As great as Craig Anderson was in goal—and he was sensational—he'll be 37 years old by this time next postseason, and that's an age that has been historically unkind to goaltenders with his type of workload over the years. The Senators have some diamonds at the top of their system, including top-15 prospects Thomas Chabot, Colin White, and Logan Brown, but it drops off heavily after that, as the organization boasts one of the thinnest pools of high-end prospect talent in the league. It's been a battle to attract star free agents to Ottawa as well, with the team's inability or unwillingness to spend to the cap playing a major role.

What the Sens do have working for them is a solid core up front in 20-plus goal scorers Mike Hoffman, Kyle Turris, and Mark Stone, along with centers Jean-Gabriel Pageau and Derick Brassard. Toss in Chabot, Cody Ceci, and the best defenceman in the world in Erik Karlsson, and there's little doubt Ottawa has built a sustainable playoff-calibre team. The long, grueling road to a championship, however, is a much tougher one to navigate, and Ottawa likely won't see a path as clear as the one it fell just short of this year.
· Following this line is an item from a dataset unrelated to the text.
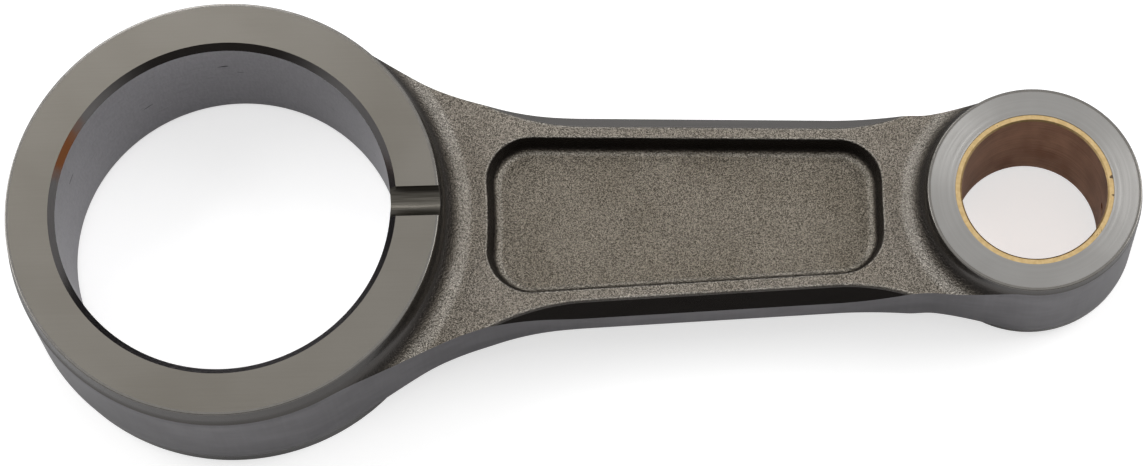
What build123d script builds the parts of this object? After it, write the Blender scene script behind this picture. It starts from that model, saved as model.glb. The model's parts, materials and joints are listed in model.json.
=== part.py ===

Even an upstart Oilers team that's bound to be a beast may have missed the best opportunity its core will get to reach the Cup when Edmonton fell short to the Ducks in seven games.

The Senators had a fun and surprising run but there's nothing at the moment that indicates they have a realistic chance at doing it again next season. That's just life in an NHL these days that boasts more parity and unpredictability than ever before.